The Tribe denies Becker’s claims on multiple grounds, including:

  • Becker’s 2014 suit related to employment which ended in 2007 was not brought within the applicable three-year statute of limitations under Tribal law; and

  • Becker was paid all that he was owed; and

  • Becker failed to obtain a valid waiver of the Tribe’s sovereign immunity from suit because he failed to follow the requirements which are expressly set out in the Tribe’s Constitution and Law and Order Code (and which are also required by long-standing Ute Court interpretations of Tribal law); and

  • Because Becker’s claim is for tribal trust assets, he would have had to comply with additional federal and tribal laws, which have been in place for over 200 years and over 80 years, respectively. Those laws make it very difficult or impossible for a non- member to contract to receive tribal trust assets. Becker did not attempt to comply, did not comply, and could not have complied with, those laws protecting tribal trust assets.

The Tribe’s suit against Becker in the Ute Indian Tribal Court is proceeding after the Federal District Court, on February 14, 2018, denied Becker’s request to enjoin the Tribal Court case in the related case of Becker v. Ute Indian Tribe, D. Utah case 2:16-CV-00958.

The Tribe’s Business Committee will continue to oppose Becker’s attempt to obtain revenues from the development of the Tribe’s trust assets and will continue to defend against Becker’s legal actions seeking unauthorized revenues through any, and all, legal processes.
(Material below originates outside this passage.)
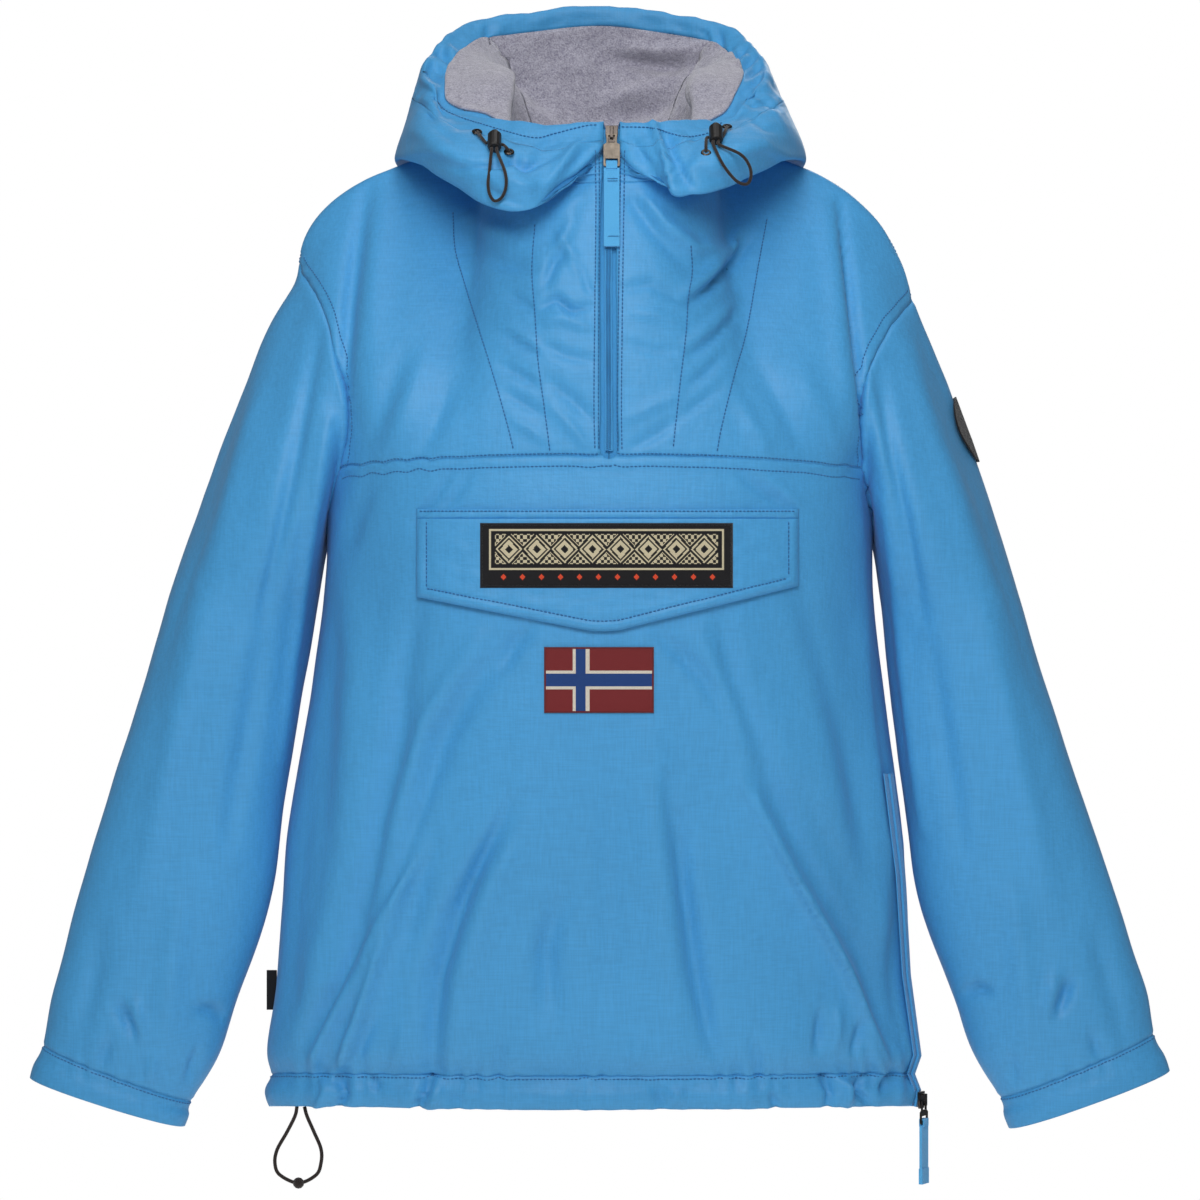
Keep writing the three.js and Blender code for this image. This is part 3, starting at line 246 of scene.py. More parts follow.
def fleece(name, light, dark):
    n = Nodes(name)
    a, b = linear(light), linear(dark)
    fleck = n.noise(760, detail=3, rough=0.7)
    tuft = n.noise(190, detail=3, rough=0.6)
    blend = n.math("ADD", n.math("MULTIPLY", fleck, 0.7), n.math("MULTIPLY", tuft, 0.3))
    tone = n.ramp(blend, [(0.36, b), (0.5, tuple((x + y) / 2 for x, y in zip(a, b))), (0.64, a)])
    bump = n.bump(tuft, 0.5, 0.0022)
    bump = n.bump(fleck, 0.75, 0.0011, bump)
    return n.done(tone, 0.96, bump, **lustre(0.15, 0.55, 0.6))


def woven(name, hexed, pitch=1500, rough=0.85, spread=0.25):
    n = Nodes(name)
    base = linear(hexed)
    rib = n.wave(pitch, "DIAGONAL", detail_scale=2)
    fuzz = n.noise(1300, detail=2)
    both = n.math("ADD", n.math("MULTIPLY", rib, 0.6), n.math("MULTIPLY", fuzz, 0.4))
    tone = n.ramp(both, [(0.2, scaled(base, 1 - spread)), (0.8, scaled(base, 1 + spread))])
    return n.done(tone, rough, n.bump(both, 0.5, 0.0004), **lustre(0.3, 0.2))


def plastic(name, hexed, rough=0.4):
    n = Nodes(name)
    base = linear(hexed)
    grain = n.noise(2400, detail=2)
    scuff = n.noise(120, detail=4)
    tone = n.ramp(scuff, [(0.35, scaled(base, 0.8)), (0.75, scaled(base, 1.35))])
    r = n.math("ADD", n.math("MULTIPLY", scuff, 0.25), rough - 0.1)
    return n.done(tone, r, n.bump(grain, 0.12, 0.0002), **{"Specular IOR Level": 0.5})


def metal(name, hexed, rough=0.3, brushed=(1, 1, 0.06)):
    n = Nodes(name)
    base = linear(hexed)
    lines = n.noise(2600, brushed, detail=3)
    wear = n.noise(160, detail=4)
    tone = n.ramp(wear, [(0.3, scaled(base, 0.75)), (0.7, scaled(base, 1.15))])
    r = n.math("ADD", n.math("MULTIPLY", lines, 0.3), rough - 0.13)
    return n.done(tone, r, n.bump(lines, 0.1, 0.0002), Metallic=1.0)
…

About the Ute Indian Tribe:
The Ute Indian Tribe resides on the Uintah and Ouray Reservation in northeastern Utah. Three bands of Utes comprise the Ute Indian Tribe: the Whiteriver Band, the Uncompahgre Band and the Uintah Band. The Tribe has a membership of more than three

thousand individuals, with over half living on the Uintah and Ouray Reservation. The Ute Indian Tribe operates its own tribal government and oversees approximately 1.3 million acres of trust land which contains significant oil and gas deposits. The Tribal Business Committee is the governing council of the Tribe.